►
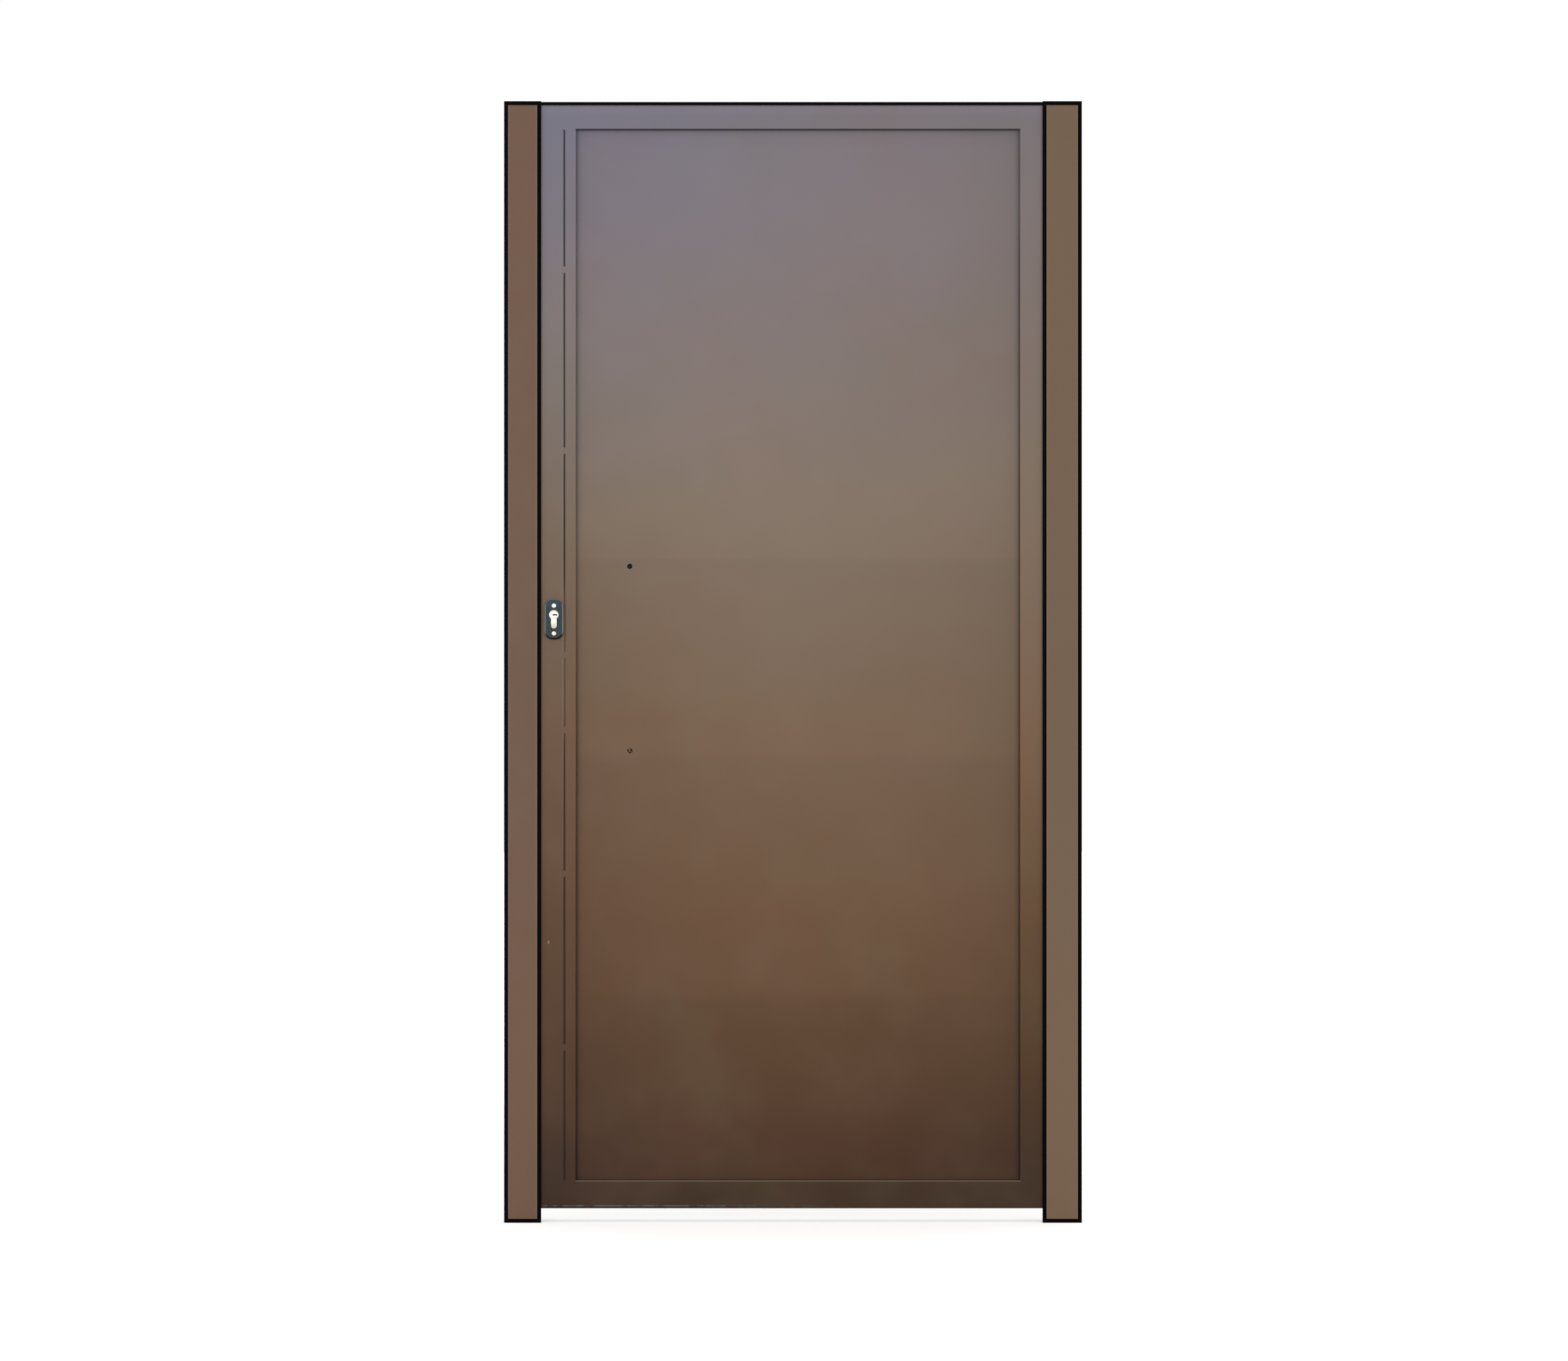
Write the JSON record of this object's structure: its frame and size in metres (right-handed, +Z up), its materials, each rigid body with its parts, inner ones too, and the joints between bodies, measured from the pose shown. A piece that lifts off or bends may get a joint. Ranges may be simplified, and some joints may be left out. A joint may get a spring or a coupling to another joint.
{
  "type": "iron door with posts",
  "caption": "Painted steel door leaf with a recessed sheet panel, hung between two square posts, with a cylinder lock and two pull-handle fixing holes.",
  "frame": {"origin": "middle of the hinge post's foot, on its underside", "axes": "+X from the leaf towards the hinge post's outer side, +Y from the front to the back (the leaf opens that way), +Z up"},
  "size_m": [1.03, 0.077, 2],
  "materials": {
    "leaf_paint": "satin brown paint, greyer towards the top and darker towards the bottom",
    "post_paint": "satin brown paint",
    "black_paint": "satin black paint",
    "bright_steel": "zinc-plated steel",
    "slate_plate": "slate grey satin coating on cast metal",
    "nickel": "satin nickel plate on brass",
    "washer_brass": "plain brass"
  },
  "bodies": {
    "frame": {"lock_post_tube": "post_paint", "lock_post_edging": "black_paint", "lock_post_face_plate": "post_paint", "lock_post_cap": "black_paint", "lock_post_foot": "black_paint", "strike_plate": "bright_steel", "hinge_post_tube": "post_paint", "hinge_post_edging": "black_paint", "hinge_post_face_plate": "post_paint", "hinge_post_cap": "black_paint", "hinge_post_foot": "black_paint", "head_bar": "black_paint", "hinge_bottom_post_half": "post_paint", "hinge_middle_post_half": "post_paint", "hinge_top_post_half": "post_paint", "hinge_washers": "washer_brass"},
    "leaf": {"leaf_top_rail": "leaf_paint", "leaf_bottom_rail": "leaf_paint", "leaf_hinge_stile": "leaf_paint", "leaf_lock_stile": "leaf_paint", "leaf_inner_stile": "leaf_paint", "ground_welds": "leaf_paint", "panel_sheet": "leaf_paint", "cross_rail_1": "leaf_paint", "cross_rail_2": "leaf_paint", "cross_rail_3": "leaf_paint", "cross_rail_4": "leaf_paint", "panel_angle_top": "leaf_paint", "panel_angle_bottom": "leaf_paint", "panel_angle_lock_side": "leaf_paint", "panel_angle_hinge_side": "leaf_paint", "handle_anchors": "bright_steel", "leftover_screw": "bright_steel", "hinge_bottom_leaf_half": "leaf_paint", "hinge_middle_leaf_half": "leaf_paint", "hinge_top_leaf_half": "leaf_paint", "lock_forend": "bright_steel", "lock_case": "bright_steel", "lock_bolt": "bright_steel", "escutcheon_front": "slate_plate", "escutcheon_back": "slate_plate", "escutcheon_screws": "bright_steel", "cylinder_body": "nickel", "key_plug_back": "nickel"},
    "key_plug": {"key_plug_front": "nickel"}
  },
  "joints": [
    {"name": "leaf_swing", "type": "hinge", "parent": "frame", "child": "leaf", "pos_m": [-0.03025, 0.035, 1], "axis": [0, 0, -1], "range_deg": [0, 110]},
    {"name": "key_turn", "type": "hinge", "parent": "leaf", "child": "key_plug", "pos_m": [-0.916, -0.034, 1.084], "axis": [0, 1, 0], "continuous": true}
  ]
}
◄
Give an exact copy of all the data shown above.

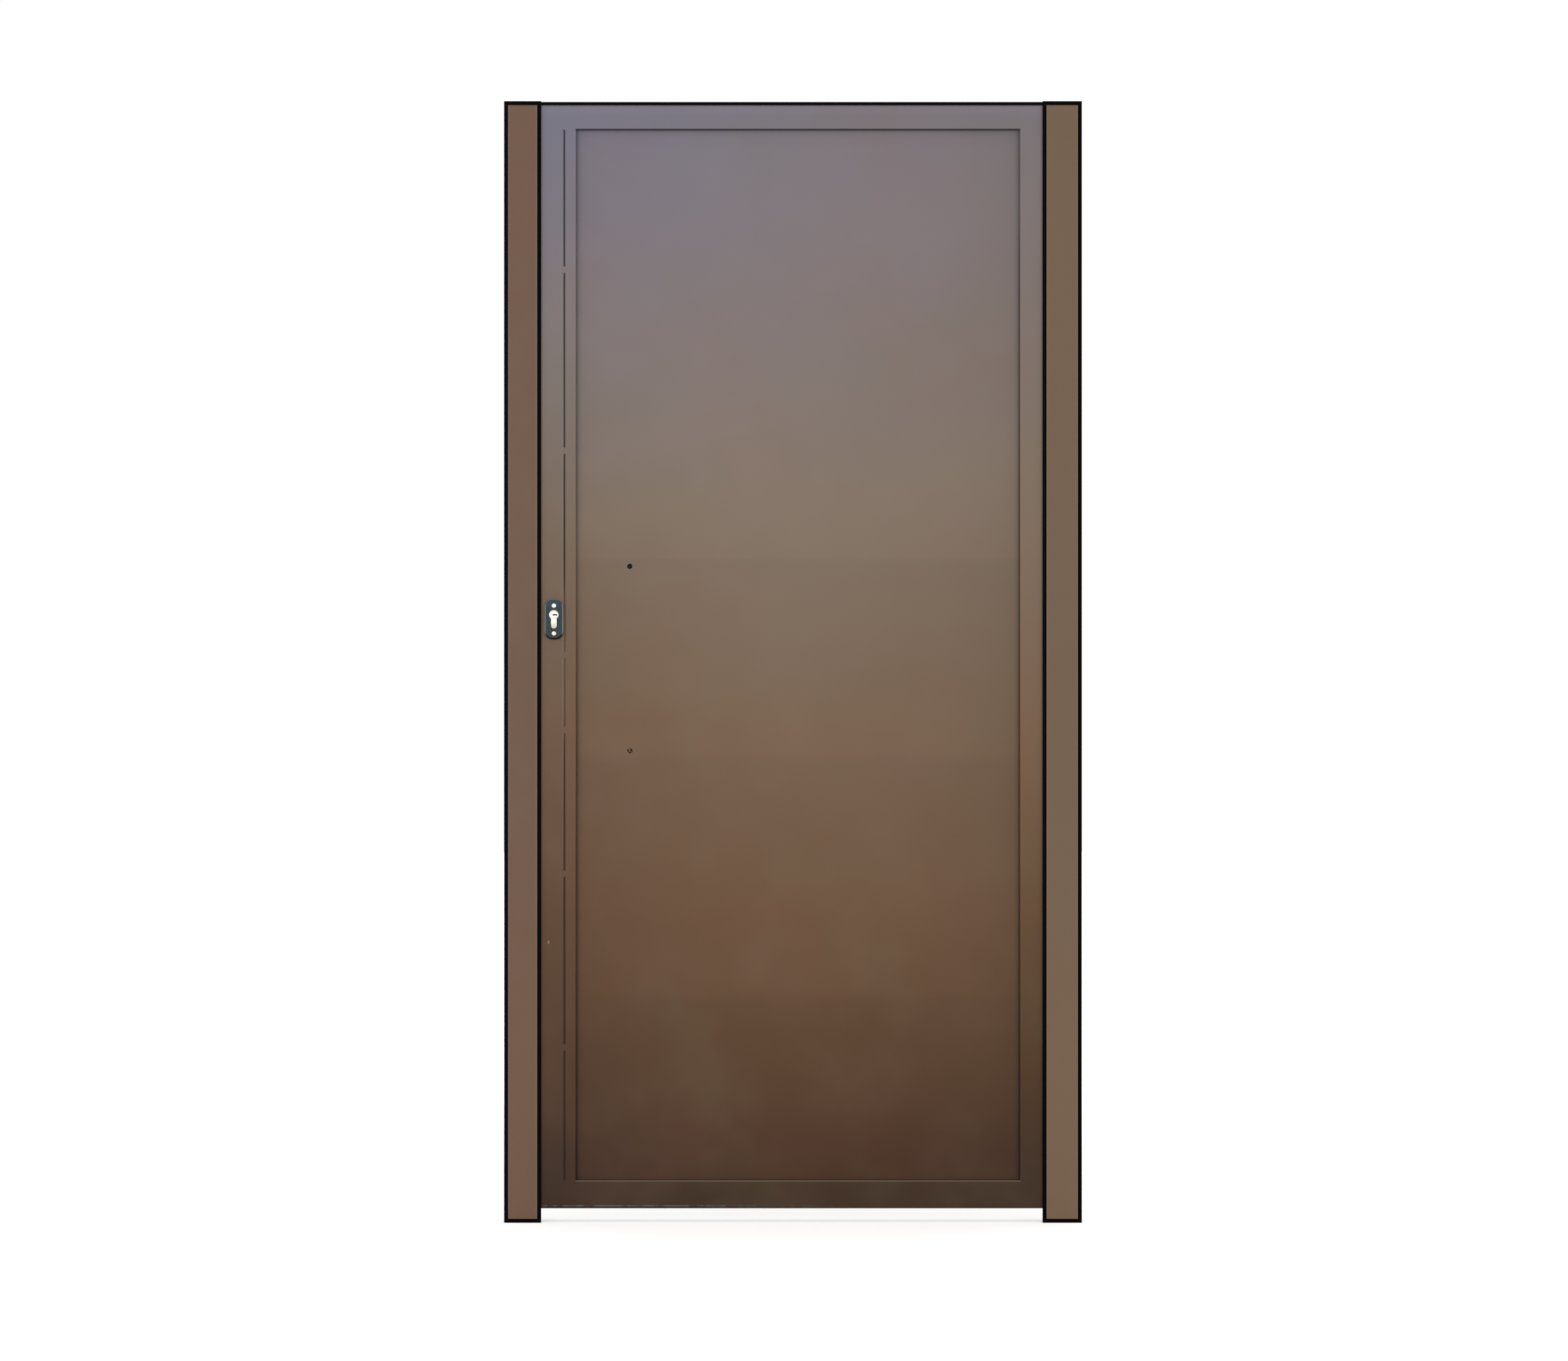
Write the JSON record of this object's structure: its frame and size in metres (right-handed, +Z up), its materials, each rigid body with its parts, inner ones too, and the joints between bodies, measured from the pose shown. A piece that lifts off or bends may get a joint. Ranges may be simplified, and some joints may be left out. A joint may get a spring or a coupling to another joint.
{
  "type": "iron door with posts",
  "caption": "Painted steel door leaf with a recessed sheet panel, hung between two square posts, with a cylinder lock and two pull-handle fixing holes.",
  "frame": {"origin": "middle of the hinge post's foot, on its underside", "axes": "+X from the leaf towards the hinge post's outer side, +Y from the front to the back (the leaf opens that way), +Z up"},
  "size_m": [1.03, 0.077, 2],
  "materials": {
    "leaf_paint": "satin brown paint, greyer towards the top and darker towards the bottom",
    "post_paint": "satin brown paint",
    "black_paint": "satin black paint",
    "bright_steel": "zinc-plated steel",
    "slate_plate": "slate grey satin coating on cast metal",
    "nickel": "satin nickel plate on brass",
    "washer_brass": "plain brass"
  },
  "bodies": {
    "frame": {"lock_post_tube": "post_paint", "lock_post_edging": "black_paint", "lock_post_face_plate": "post_paint", "lock_post_cap": "black_paint", "lock_post_foot": "black_paint", "strike_plate": "bright_steel", "hinge_post_tube": "post_paint", "hinge_post_edging": "black_paint", "hinge_post_face_plate": "post_paint", "hinge_post_cap": "black_paint", "hinge_post_foot": "black_paint", "head_bar": "black_paint", "hinge_bottom_post_half": "post_paint", "hinge_middle_post_half": "post_paint", "hinge_top_post_half": "post_paint", "hinge_washers": "washer_brass"},
    "leaf": {"leaf_top_rail": "leaf_paint", "leaf_bottom_rail": "leaf_paint", "leaf_hinge_stile": "leaf_paint", "leaf_lock_stile": "leaf_paint", "leaf_inner_stile": "leaf_paint", "ground_welds": "leaf_paint", "panel_sheet": "leaf_paint", "cross_rail_1": "leaf_paint", "cross_rail_2": "leaf_paint", "cross_rail_3": "leaf_paint", "cross_rail_4": "leaf_paint", "panel_angle_top": "leaf_paint", "panel_angle_bottom": "leaf_paint", "panel_angle_lock_side": "leaf_paint", "panel_angle_hinge_side": "leaf_paint", "handle_anchors": "bright_steel", "leftover_screw": "bright_steel", "hinge_bottom_leaf_half": "leaf_paint", "hinge_middle_leaf_half": "leaf_paint", "hinge_top_leaf_half": "leaf_paint", "lock_forend": "bright_steel", "lock_case": "bright_steel", "lock_bolt": "bright_steel", "escutcheon_front": "slate_plate", "escutcheon_back": "slate_plate", "escutcheon_screws": "bright_steel", "cylinder_body": "nickel", "key_plug_back": "nickel"},
    "key_plug": {"key_plug_front": "nickel"}
  },
  "joints": [
    {"name": "leaf_swing", "type": "hinge", "parent": "frame", "child": "leaf", "pos_m": [-0.03025, 0.035, 1], "axis": [0, 0, -1], "range_deg": [0, 110]},
    {"name": "key_turn", "type": "hinge", "parent": "leaf", "child": "key_plug", "pos_m": [-0.916, -0.034, 1.084], "axis": [0, 1, 0], "continuous": true}
  ]
}